Task goal. Copy exactly the lines of the records below, and only those lines, beginning with the line that contains "Recreate this object" and ending with the line that contains "corner_radius = 1.9; // [1:0.1:4]".

Extracted data.
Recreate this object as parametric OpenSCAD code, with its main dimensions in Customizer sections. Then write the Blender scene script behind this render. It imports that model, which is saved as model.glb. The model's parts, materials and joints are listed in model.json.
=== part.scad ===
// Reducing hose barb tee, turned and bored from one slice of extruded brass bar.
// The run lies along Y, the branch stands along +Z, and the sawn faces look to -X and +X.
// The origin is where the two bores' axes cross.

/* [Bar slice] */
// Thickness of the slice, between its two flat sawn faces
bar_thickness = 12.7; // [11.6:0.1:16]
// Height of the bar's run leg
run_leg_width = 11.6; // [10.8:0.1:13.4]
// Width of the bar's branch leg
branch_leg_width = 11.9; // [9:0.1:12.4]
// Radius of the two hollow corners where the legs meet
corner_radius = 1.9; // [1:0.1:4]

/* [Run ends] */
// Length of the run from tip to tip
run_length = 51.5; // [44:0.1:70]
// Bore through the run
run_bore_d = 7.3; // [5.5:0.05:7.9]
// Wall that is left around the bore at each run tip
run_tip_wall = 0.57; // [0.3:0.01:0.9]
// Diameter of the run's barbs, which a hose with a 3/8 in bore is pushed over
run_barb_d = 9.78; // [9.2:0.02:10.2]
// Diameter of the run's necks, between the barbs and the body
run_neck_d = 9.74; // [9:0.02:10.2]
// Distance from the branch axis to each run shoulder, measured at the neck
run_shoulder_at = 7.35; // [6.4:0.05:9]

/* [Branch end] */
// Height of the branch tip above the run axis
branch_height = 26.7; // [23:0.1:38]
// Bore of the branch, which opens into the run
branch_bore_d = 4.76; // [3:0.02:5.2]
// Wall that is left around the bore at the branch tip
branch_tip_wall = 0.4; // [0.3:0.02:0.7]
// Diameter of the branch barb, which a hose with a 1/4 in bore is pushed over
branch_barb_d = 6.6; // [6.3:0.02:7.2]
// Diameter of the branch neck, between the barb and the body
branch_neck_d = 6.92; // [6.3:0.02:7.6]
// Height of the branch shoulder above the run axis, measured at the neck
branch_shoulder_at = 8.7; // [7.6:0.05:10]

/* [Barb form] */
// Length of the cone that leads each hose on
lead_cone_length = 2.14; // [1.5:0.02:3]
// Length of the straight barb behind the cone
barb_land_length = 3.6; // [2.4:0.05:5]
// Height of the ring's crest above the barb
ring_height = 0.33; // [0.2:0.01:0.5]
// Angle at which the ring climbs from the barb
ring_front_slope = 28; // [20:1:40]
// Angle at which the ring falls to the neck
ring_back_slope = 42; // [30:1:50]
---
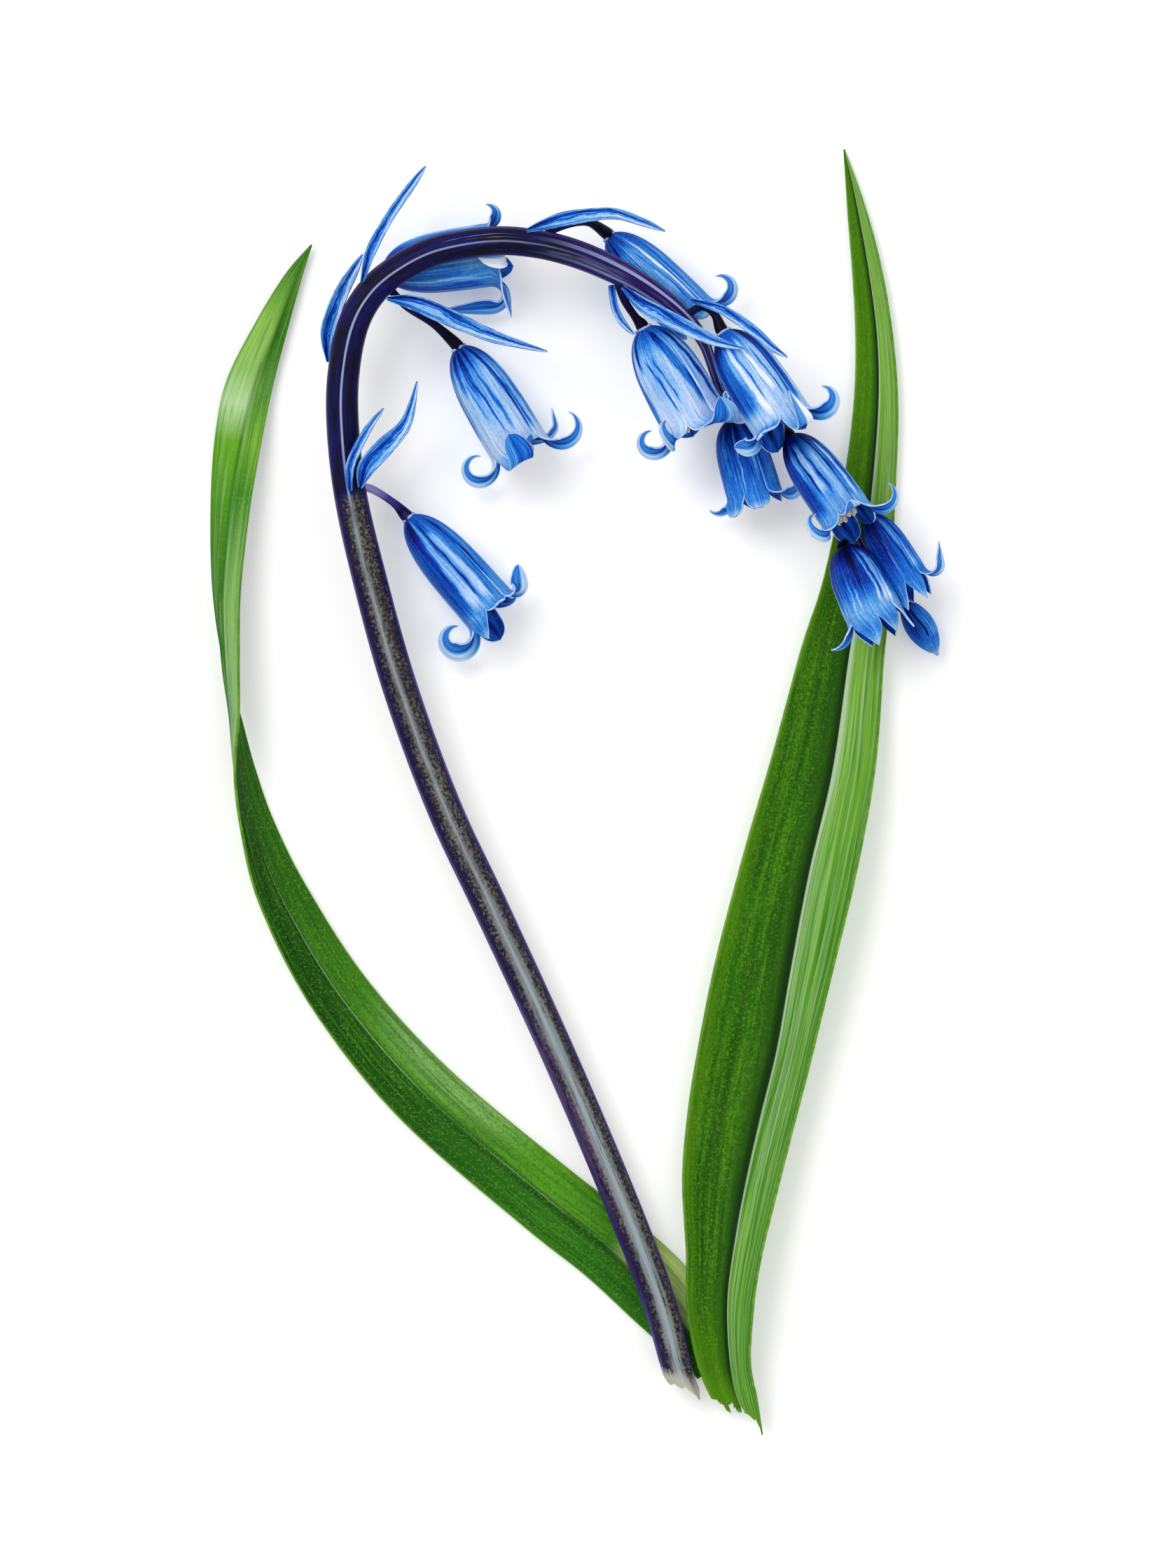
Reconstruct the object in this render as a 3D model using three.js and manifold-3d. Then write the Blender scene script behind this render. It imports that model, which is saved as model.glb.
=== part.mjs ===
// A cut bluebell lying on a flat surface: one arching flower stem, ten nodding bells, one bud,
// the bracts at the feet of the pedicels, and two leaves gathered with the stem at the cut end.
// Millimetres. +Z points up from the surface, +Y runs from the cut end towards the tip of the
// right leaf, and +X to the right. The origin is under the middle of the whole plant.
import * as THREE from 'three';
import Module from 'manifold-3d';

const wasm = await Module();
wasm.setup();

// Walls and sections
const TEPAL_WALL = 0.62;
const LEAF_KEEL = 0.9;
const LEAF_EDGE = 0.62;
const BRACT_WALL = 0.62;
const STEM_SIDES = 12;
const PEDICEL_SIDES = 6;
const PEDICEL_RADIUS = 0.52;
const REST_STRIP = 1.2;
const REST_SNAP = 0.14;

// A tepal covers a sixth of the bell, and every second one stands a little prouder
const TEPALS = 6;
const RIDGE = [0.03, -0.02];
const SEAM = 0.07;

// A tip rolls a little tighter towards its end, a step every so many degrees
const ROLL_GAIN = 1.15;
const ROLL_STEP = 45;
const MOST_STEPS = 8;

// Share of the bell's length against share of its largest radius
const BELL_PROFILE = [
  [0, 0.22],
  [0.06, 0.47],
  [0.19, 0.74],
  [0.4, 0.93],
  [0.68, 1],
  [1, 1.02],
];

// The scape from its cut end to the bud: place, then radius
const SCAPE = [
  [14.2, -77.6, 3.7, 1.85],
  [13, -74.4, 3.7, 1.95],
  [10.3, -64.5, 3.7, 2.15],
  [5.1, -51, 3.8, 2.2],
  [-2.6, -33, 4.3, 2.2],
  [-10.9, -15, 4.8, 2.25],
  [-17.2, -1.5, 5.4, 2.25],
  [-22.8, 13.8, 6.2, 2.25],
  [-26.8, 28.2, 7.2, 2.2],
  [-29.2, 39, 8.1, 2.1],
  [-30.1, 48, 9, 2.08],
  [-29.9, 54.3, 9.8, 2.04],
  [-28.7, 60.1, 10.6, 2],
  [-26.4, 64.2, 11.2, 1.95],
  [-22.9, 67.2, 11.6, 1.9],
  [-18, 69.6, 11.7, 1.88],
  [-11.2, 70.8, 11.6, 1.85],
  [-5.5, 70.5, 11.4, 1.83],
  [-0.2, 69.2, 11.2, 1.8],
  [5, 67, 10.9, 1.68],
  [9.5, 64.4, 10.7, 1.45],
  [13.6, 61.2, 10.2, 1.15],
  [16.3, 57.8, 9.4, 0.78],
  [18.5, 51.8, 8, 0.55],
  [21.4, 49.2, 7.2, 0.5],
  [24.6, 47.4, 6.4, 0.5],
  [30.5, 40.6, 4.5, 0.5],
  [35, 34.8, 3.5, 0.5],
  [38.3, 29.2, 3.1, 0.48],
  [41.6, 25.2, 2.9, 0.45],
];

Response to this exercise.
Recreate this object as parametric OpenSCAD code, with its main dimensions in Customizer sections. Then write the Blender scene script behind this render. It imports that model, which is saved as model.glb. The model's parts, materials and joints are listed in model.json.
=== part.scad ===
// Reducing hose barb tee, turned and bored from one slice of extruded brass bar.
// The run lies along Y, the branch stands along +Z, and the sawn faces look to -X and +X.
// The origin is where the two bores' axes cross.

/* [Bar slice] */
// Thickness of the slice, between its two flat sawn faces
bar_thickness = 12.7; // [11.6:0.1:16]
// Height of the bar's run leg
run_leg_width = 11.6; // [10.8:0.1:13.4]
// Width of the bar's branch leg
branch_leg_width = 11.9; // [9:0.1:12.4]
// Radius of the two hollow corners where the legs meet
corner_radius = 1.9; // [1:0.1:4]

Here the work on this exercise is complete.